Waltz With Bashir (Ari Folman, 2008): Israel / Germany / France

Reviewed by Marissa Vogt. Viewed at the AFI Film Festival, ArcLight Hollywood.

Walking into the film, Waltz with Bashir, I had no knowledge of the films content other than it told the story of an Israeli war veteran returning home, and that it was an animated feature. Little did I know I was about to view a documentary built on the dream states and memories of the young men who fought in the invasion of Lebanon. All of this was to be set to a soundtrack of classical waltzes, hopping techno beats, and unnervingly poppy music.

The opening scene in Waltz with Bashir sets the tone for the entire movie, featuring a recurring dream of a man who is being haunted by a ravishing pack of wild dogs to a grinding background melody. The dogs and the dream belong to a friend of Ari Folman’s, who he met while in the military. The friend asks Ari to make a film about the events of the war so that he may finally put the dreams to rest. That night, Ari has his first flashback to the war which triggers his desire to investigate the memories he has forgotten, and he uses those around him to piece together the traumatic past of a war-torn country.

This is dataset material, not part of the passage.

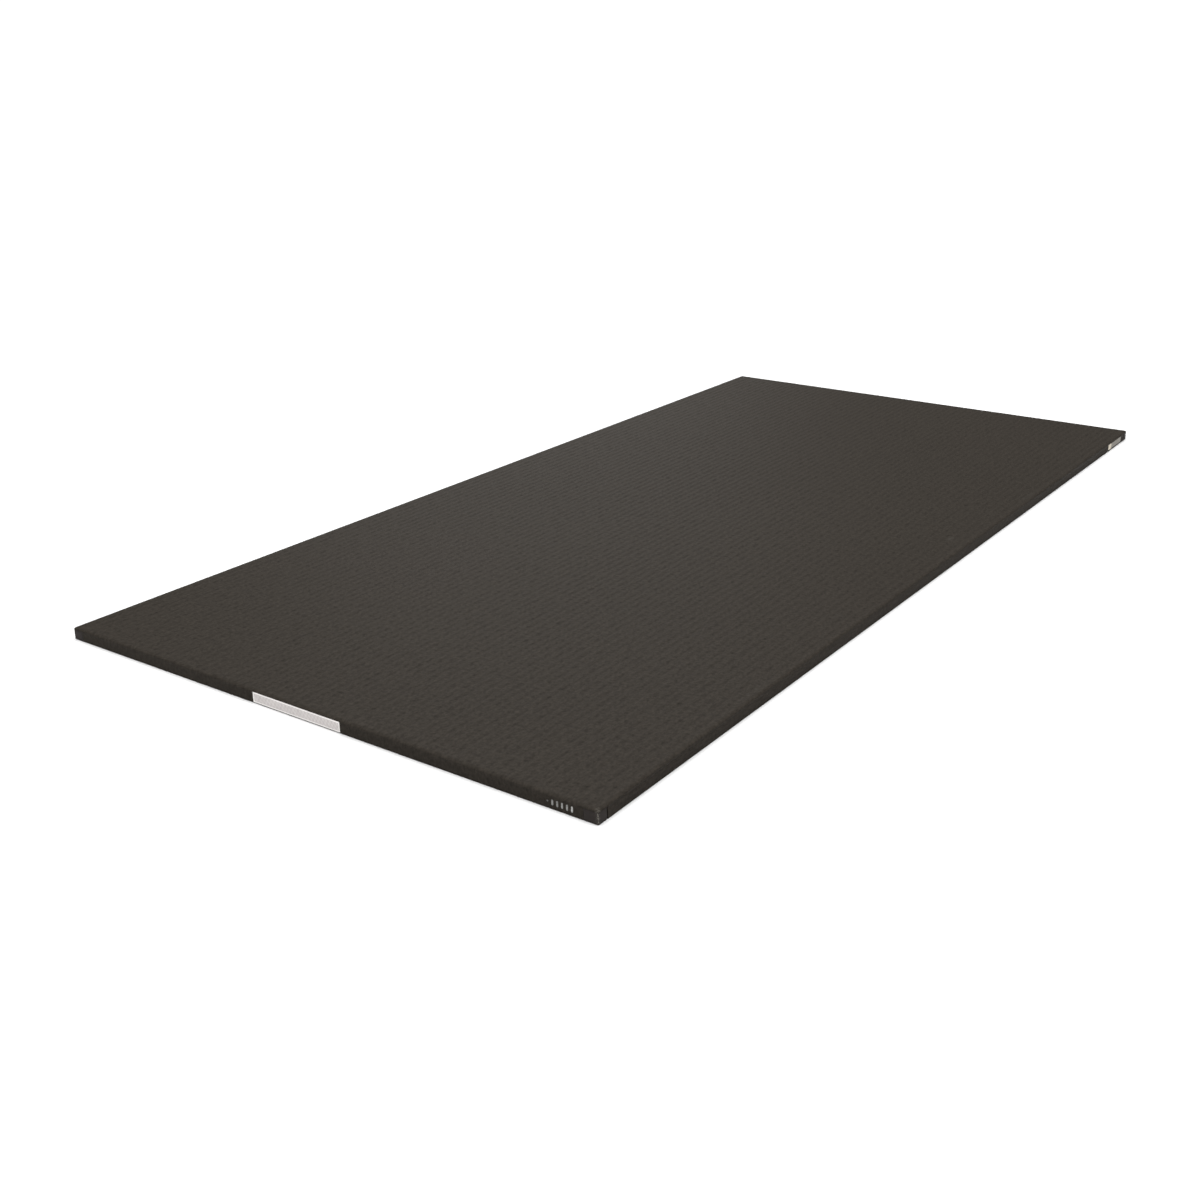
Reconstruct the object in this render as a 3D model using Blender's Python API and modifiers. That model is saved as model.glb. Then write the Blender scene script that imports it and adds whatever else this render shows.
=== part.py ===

Ari’s flashback is one of himself and two others swimming in the waters of a sea watching the incoming flares over a refugee zone, in which most of the people are then massacred. He attempts to find those in his memories and those who he fought with in order to gain perspective on the situation he may have intentionally blocked out. He discovers poignant memories that illuminate the rationality of a generation and the plot that has led to the world which we now know.

Though the title is intended to be taken figuratively, Waltz with Bashir, the music in the film does a great job using the term waltz literally. The music in the film enhances all aspects, from showing the hunger and terror of the incoming pack of dogs to the loneliness of Ari in his search. Notably, some of the battle scenes are cut to classical music, the tempo of the waltzes in time with the movements of the men and the shooting of their weapons. For most of the fighting, whether it’s meant to be portrayed as a dream state/memory or just the artistic rendering, the soldiers appear to be dancing.

Another humorous musical addition is the scene when Ari and his troops are stationed at a beach. They are exuberant, surfing during the day and drinking at night. Though on the front of war they are having the time of their lives, and in the background an upbeat pop song is playing which vocalizes killing Lebanese people. The Monkees would have been proud if they could have created something as catchy as this song, though the lyrics might have not been their style. The beach scene ends with the troops blowing up tanks in rhythm to the music.

The film transitions seamlessly between the ecstasy of youth and the horrors witnessed by a group of young men; in some moments they almost appear to be vacationing. This seems to be a coping technique for the management of death and hopelessness. The scenes in this film are extraordinary and powerful, and explanatory for a generation that has no idea why the world is the way it is. Innovative and incredible: I loved this film.